Insistiram (já não insistem) nos mitos e
nos dogmas de que a União Europeia e o euro nos protegiam das crises, do
endividamento, questão que deixava de se colocar, como afirmavam
Guterres, Constâncio e Barroso, e de que a desindustrialização era mais
que compensada pelos serviços e financeirização do país, o mito da «nova
economia» que durou até ao início da crise de 1997.
Os promotores
e defensores da adesão de Portugal ao Mercado Comum viram nesta (um
seguro de vida) a consolidação da contra-revolução que permitiu o
regresso de possidentes, de privilégios e a concentração e centralização
de capitais, no quadro de uma democracia cada vez mais limitada e
empobrecida.
A adesão à CEE deu-se quando já se preparava a substituição do Mercado Comum pelo Mercado Único.
Para
que tal fosse aceite pelos Estados duplicaram-se os fundos estruturais
(a ameaça comunista), o que permitiu um importante surto de obras
públicas e melhoramentos, criando a ilusão de que a coesão económica e
social seria uma realidade.
Com
a liberdade de circulação de capitais, com as subvenções e fundos para
liquidar o excesso de produções – o que não era o nosso caso –, pescas,
agricultura..., com o acabar da preferência comunitária e praticamente a
liquidação da pauta exterior comum, o embate entre a panela de ferro
com a panela de barro começou a produzir os seus estilhaços, o que foi
ainda ampliado com a introdução do euro e com os sucessivos
alargamentos, sem reforço do orçamento comunitário3.
Os
resultados estão à vista e, então, tal como agora, também nos foi dito
que só tínhamos a ganhar em estar no «pelotão da frente», mas, na
realidade, no «carro vassoura» e no papel de «sobrinho pobre em casa de
tios ricos».
Com o euro, perdemos a soberania monetária e ficámos
dependentes dos «mercados», mesmo para os pagamentos internos.

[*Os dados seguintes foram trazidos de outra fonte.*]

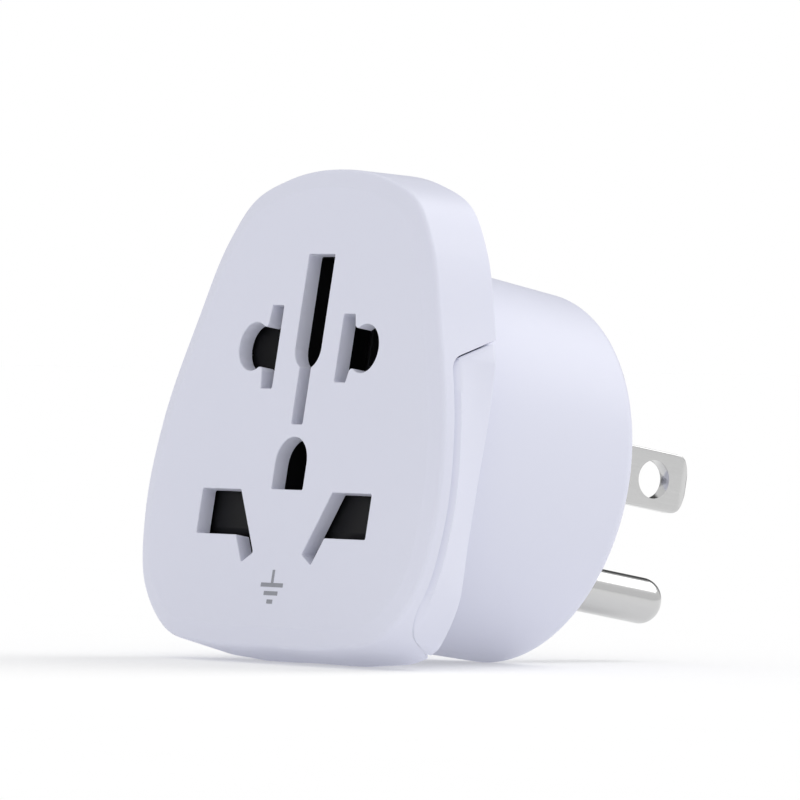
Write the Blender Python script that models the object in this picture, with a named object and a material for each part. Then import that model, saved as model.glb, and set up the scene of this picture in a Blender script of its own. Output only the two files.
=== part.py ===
"""Universal travel adapter: a socket face for many plug types on a plug with two flat blades and an earth pin.

Everything below is in millimetres in the socket frame: X to the right seen from the front, Y straight into the
adapter from the socket face, Z up from the line through the two large rectangular holes. One empty carries the
whole adapter to the part's own frame, whose origin is the centre of the rear face that meets a wall outlet.
"""
import math

import bmesh
import bpy
from mathutils import Vector

MM = 0.001
LEFT = -1
RIGHT = 1
SIDES = (LEFT, RIGHT)
GAP = 0.3                       # clearance between pieces that rest on each other

# Overall
REAR_FACE = 29.0                # depth of the face that meets the outlet
AXIS_Z = 8.4                    # height of the round plug body's axis

# Outline of the socket face, right half, bottom to top (x, z)
OUTLINE = ((0.0, -13.6), (10.8, -13.5), (18.4, -12.3), (23.2, -7.8), (25.0, -0.4), (24.3, 8.9),
           (20.8, 19.8), (17.3, 28.1), (14.2, 32.0), (8.4, 34.4), (0.0, 35.4))
OUTLINE_STEPS = 3
FLARE = 0.7                     # how far the side walls spread outwards at the cover's rear edge

# Front cover
FACE_THICK = 1.7
COVER_WALL = 1.5
FACE_BORDER = 1.9               # width of the sloping border round the flat face
BORDER_DROP = 0.55              # how far back the border meets the side wall
BORDER_ROUND = 0.4
FLANGE_REAR = 7.3               # depth of the cover's rear edge and of the flange's rear surface

# Grip windows at both sides of the cover: height and depth of the front edge's corners
WINDOW_TOP = 19.1
WINDOW_TOP_KNEE = 16.35
WINDOW_BOTTOM_KNEE = -10.8
WINDOW_BOTTOM = -12.5
WINDOW_FRONT = 1.75
WING_INSET = 0.35               # grip surface below the cover's surface
WING_END_DEPTH = 6.4            # the wing's thin ends stop at this depth
GRIP_RIDGE = 2.8                # depth where the finger hollow starts
WINDOW_ROUNDS = (1.3, 3.2)      # reach of the rounds at its upper and lower corner
GRIP_HOLLOW = 3.3               # how far the hollow goes in at the rear edge
GRIP_TOP = 16.8
GRIP_BOTTOM = -11.6
GRIP_SKEW = 1.15                # moves the deepest place down
GRIP_FULLNESS = 0.85
WING_WALL = 1.15

# Rear housing
PLATE_INSET = COVER_WALL + GAP + 0.1
PLATE_FRONT = 5.9
BODY_R = 20.0                   # radius where the body leaves the flange
BODY_REAR_R = 19.26
BODY_FILLET = 1.4
BORE_R = 18.3
BORE_REAR_R = 17.6
END_WALL = 26.8                 # depth of the end wall's inner surface

# Sockets (centre x, centre z, sizes)
EARTH_SLOT_HALF = 2.25
EARTH_SLOT_TOP = 26.6
EARTH_SLOT_BOTTOM = 17.0
EARTH_NARROW_HALF = 0.98
EARTH_NARROW_BOTTOM = 9.1
UPPER_LINE = 17.0               # height of the flat-blade slots and the round holes
BLADE_SLOT_X = 6.35
BLADE_SLOT_HALF = 1.1
NEUTRAL_SLOT_HEIGHT = 8.6
LIVE_SLOT_HEIGHT = 7.0
ROUND_HOLE_X = 9.5
ROUND_HOLE_R = 2.5
D_HOLE_HALF = 2.7
D_HOLE_ARCH = 5.1
D_HOLE_BOTTOM = 2.4
LARGE_HOLE_X = (7.66, 14.6)
LARGE_HOLE_Z = (-2.4, 2.25)
SLANT_CENTRE = (6.86, -1.65)
SLANT_LENGTH = 7.0
SLANT_WIDTH = 2.1
SLANT_ANGLE = math.radians(30)

# Contact carrier
CARRIER_FRONT = 4.6
CARRIER_REAR = 5.6
CARRIER_INSET = 3.0
SHROUD_OUTER = 3.6
SHROUD_WALL = 0.6
SHROUD_Z = (1.9, 27.2)
SHROUD_BAR = (8.1, 8.7)
HOLE_MARGIN = 0.3

# Shutters
SHUTTER_FRONT = 2.05
SHUTTER_REAR = 4.3
SHUTTER_TOE = 3.9               # depth of a ramp's thin edge
UPPER_SHUTTER_X = (5.0, 8.0, 12.15)
UPPER_SHUTTER_WIDE = 4.7        # half height over the blade slots
UPPER_SHUTTER_NARROW = 2.75     # half height behind the round holes
LOWER_PAD_X = (3.9, 14.8)
LOWER_PAD_Z = (-5.8, -1.5, 2.8)
UPPER_STOP_X = (18.4, 19.1)
LOWER_STOP_Z = (11.3, 11.9)
STOP_HALF = 0.8
GROOVE_HALF = 1.1
GROOVE_FLOOR = 3.0
UPPER_GROOVE_START = 9.6        # far enough out to leave a wall behind the sloping front
LOWER_GROOVE_START = -1.2

# Springs
SPRING_R = 0.4
SPRING_WIRE = 0.11
SPRING_DEPTH = 3.75
SPRING_TURNS = 5
LOWER_SPRING_X = 13.5

# Contacts
SHEET = 0.6
CONTACT_X = (5.2, 13.0)
CONTACT_STRIP = (20.5, 21.3)
CONTACT_LIP = 9.0               # depth of the flared tips
CONTACT_NECK = 10.8             # depth where the flare starts
CONTACT_OPENING = 1.9           # half opening of a jaw
CONTACT_FLARE = 1.4
EARTH_STRIP = (23.2, 24.0)
EARTH_STRIP_HALF = 3.0
EARTH_STRIP_Z = (-4.0, 24.8)
EARTH_JAW_OPENING = 1.7
EARTH_JAW_Z = (9.5, 24.4)
EARTH_PIN_JAW_OPENING = 2.1
EARTH_PIN_JAW_Z = (2.7, 7.5)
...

Regressámos ao século XIX com as crises financeiras e as falências de
bancos, como relata entre outros, Oliveira Martins.
Perdemos a
soberania monetária, cambial e na prática orçamental,
desindustrializámos o país, liquidaram-se direitos duramente
conquistados, enfraqueceu-se o incipiente «estado social» e ficámos com
uma moeda sobrevalorizada em relação ao nosso aparelho produtivo e
perfil de exportações.
Desde que entrámos no euro até hoje, o
nosso crescimento médio está praticamente estagnado. Aumentou, sim, a
dívida privada e pública, e as mais importantes empresas básicas e
estratégicas, tal como os bancos, ficaram no domínio estrangeiro. O
euro/marco serve a Alemanha mas não serve Portugal nem a maioria dos
países da UE. Ele foi «vendido» aos trabalhadores e aos povos na base de
mentirolas repetidas, embrulhado num pseudo discurso científico e com
modelos econométricos manipulados.
A crise da UE é hoje uma
evidência reconhecida. As propostas que são agora apresentadas, para
«relançar a Europa», com um euro sobrevalorizado para a maioria dos
países e subvalorizado para a Alemanha, desde o federalismo à Europa a
várias velocidades, como não vão à raiz dos problemas, nem a uma das
principais prioridades – o funcionamento da UE em bases democráticas –,
mesmo que venham a ter algum reforço de Orçamento Comunitário e
aligeiramento da dívida, podem alimentar ilusões, mas só prolongarão a
nossa agonia4.
Por
isso, a grande tarefa nacional, o grande desafio com que nos
confrontamos não é estarmos formalmente com os da frente e em bicos dos
pés, mas, sim, o da recuperação da nossa soberania o mais urgentemente
possível.
1. Audição perante a Comissão de Negócios Constitucionais do Parlamento Europeu em 17 de Julho de 2007.
3.
São cada vez mais economistas, sindicalistas, empresários, partidos e
população em geral que, em vários países da UE, põem em causa o euro. O
Parlamento holandês decidiu, em fins de Fevereiro, por unanimidade,
elaborar um relatório sobre se o país deve ou não sair do euro, o que
revela a extensão das dúvidas.
4.
O orçamento comunitário para compensar satisfatoriamente os quatro
países do Sul da dinâmica do euro (Portugal, Espanha, Itália e Grécia)
implicava 8% a 9% do PIB da Alemanha, o que este país não aceitará. A
Europa a várias velocidades foi decidida por Merkel, que o afirmou em
Malta, e depois foi reafirmado em Versalhes pelos quatro chefes de
governo (grande união de iguais!), Hollande, Merkel, Gentiloni e Rajoy.
E, como bons democratas, afirmaram que «não excluíram ninguém, mas
também não obrigaram ninguém a participar!»